On the problem of rationality, the difficulty seemed that although formally constructed as a logical and rational set of rules and guidelines within a legal framework of relevant Acts of Parliament [UK and Scottish] , the planning process itself was a ’political’ one. The key driver was economic development which existed as an ’unexamined’ factor. The location of economic developments could be guided by the planning process and, in some cases, political pressure could be used by campaigning groups to influence the outcome of a planning decision. But where ( e.g. case of Castle Douglas Tesco or the Aucheninnes Landfill Extension) the planning process involved strong economic development factors, these prevailed.

It may have been (and probably was) the case that my use of place names, historical and archaeological evidence was never very strong in the first place. However this is not always so. I found a case from Wales [ Heather James - Gwaun Henllan - the Oldest Recorded Meadow in Wales: 1998] where place name evidence had played a part in preventing an open-cast mining development. I concluded that there are competing rationalities and logic systems. And that where these come into conflict, political/ economic power rather than reference to an overarching ‘Rationality’ determines the outcome of such disputes.

On the ‘Nature/ Culture’ debate, the fact that the whole of Dumfries and Galloway was already covered by a detailed ‘Landscape Character Type Assessment‘ (produced by Scottish Natural Heritage) was significant. In contrast, a detailed ‘Historic Land-use Assessment’ only covered those parts of the region already defined (via the Landscape Character Type Assessment) as meeting National Scenic Area criteria So that, although ‘recent’ social anthropological critical theory may have challenged the Nature/ Culture division, it was in practice, already embedded in planning policy. .

Evoking y Tref

The practical starting point for what became ‘Walking y Tref’ was to support a proposal my brother and myself had made to Castle Douglas Community Initiative in January 2003 . This was for the construction of a new footpath to link the town with the National Trust for Scotland’s Threave Estate and Threave Castle. The proposal has been achieved. The new footpath was officially opened on 8 August 2006.

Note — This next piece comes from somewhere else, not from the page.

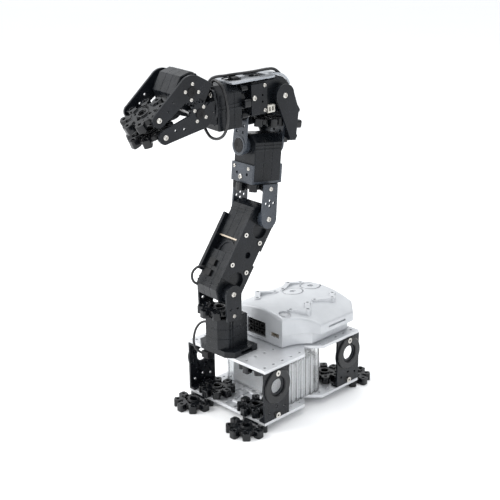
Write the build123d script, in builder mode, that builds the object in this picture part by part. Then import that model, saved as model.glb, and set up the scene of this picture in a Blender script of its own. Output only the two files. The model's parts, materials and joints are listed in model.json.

At the time the footpath was proposed , I saw it as simply adding an extra layer of ‘authenticity’ to the promotion of Castle Douglas as a Food Town (an idea I had proposed in June 2000). The theory was that by linking the town to the natural ( I.e. wildlife and wetlands ) heritage of Threave Estate, which includes part of the Ken/Dee Marshes Special Protected Area and the Threave/ Carlingwark SSSI, and the cultural/ historic heritage of Threave Castle, value would be added to the town as a visitor destination. As such, the proposal was (from Don Macleod ‘s discussion of local ‘Theme Towns’ in his lecture) part of the ‘commodification of heritage’ necessarily implicit in the re-invention of Castle Douglas as a ‘Food Town’.

However, by the time I was working on the final drafts of ‘Walking y Tref’, I had become aware that Tesco had submitted ( February 2004) a planning application for supermarket, café and petrol filling station to be built on the edge of Castle Douglas. Furthermore, from a telephone conversation with one of Tesco’s PR team, I discovered that their market research had established that Castle Douglas Food Town had ‘national recognition’ and that Tesco were committed to supporting (rather than competing against) the Food Town. I was very doubtful of these claims. Perhaps, I wondered, had the ‘commodification’ of Castle Douglas been too successful? Could the town really survive as an ‘authentic’ rural market town once Tesco had moved in?

But what could possibly resist the process of ‘commodification’? ‘Myth’ was the only answer I could come up with. I recalled reading, or rather trying to read, Julia Kristeva’s “Desire in Language“[1980] and her suggestion that “it is impossible to formalize poetic language according to existing logical (scientific) structures without distorting it” [1980: 70]. Although Kristeva does not go on to equate ‘poetic language’ with ‘myth’, I made the link. It seemed to me that the very ambiguity of poetic language (which Kristeva discusses as ‘ambivalence‘ - 1980:68) and hence (arguably) of myth, resists commodification. Myths are slippery and elusive, they cannot easily be ’pinned down’, they offer as many possible meanings and interpretations as poems do.

Yet some myths overlap with physical objects. Cauldrons are an example. Green [1992: 37/8] discusses the significance of cauldrons within ’Celtic’ myth and legend, relating the ritual placing of cauldrons within lakes and bogs to the mythico-religious concept of the ‘rebirth of the dead in an Otherworld’. Amongst the actual ( archaeological) cauldrons recovered from bogs and lakes, Green mentions the Carlingwark Loch Cauldron. Carlingwark Loch is part of Castle Douglas. Indeed, the origins of the present day town can be traced back to the sale in 1789 by Alexander Gordon of his marl works (within a partially drained Carlingwark Loch) and the marl workers’ village of Carlingwark to William Douglas. The Carlingwark Cauldron itself was recovered by two fishermen from the loch in 1868 close to the site of the Carlingwark Loch crannog . It is now displayed in Edinburgh as part of the National Museums of Scotland collection. The Carlingwark Cauldron is therefore present only as an ‘absence’, as a ‘myth’. So long as it remains in Edinburgh (which it is likely to do -see letter from NMS attached as appendix) the cauldron cannot be ‘commodified’ as part of the town’s heritage

To conclude; although the walks described in ‘Walking y Tref’ exist and can be used to explore what Ingold would call the ‘taskscape’ of the Castle Douglas/Threave area, ‘y Tref’ [Brooke: 1991: 330] itself will not be easily found. Rather, y Tref exists as an ’intelligible myth’ which, although expressed in the functional language of a ‘walking guide to local heritage’ , lies beyond and before the commodifcation of heritage, in the ambivalent [Kristeva: 1980] Otherworld realm of poetic language.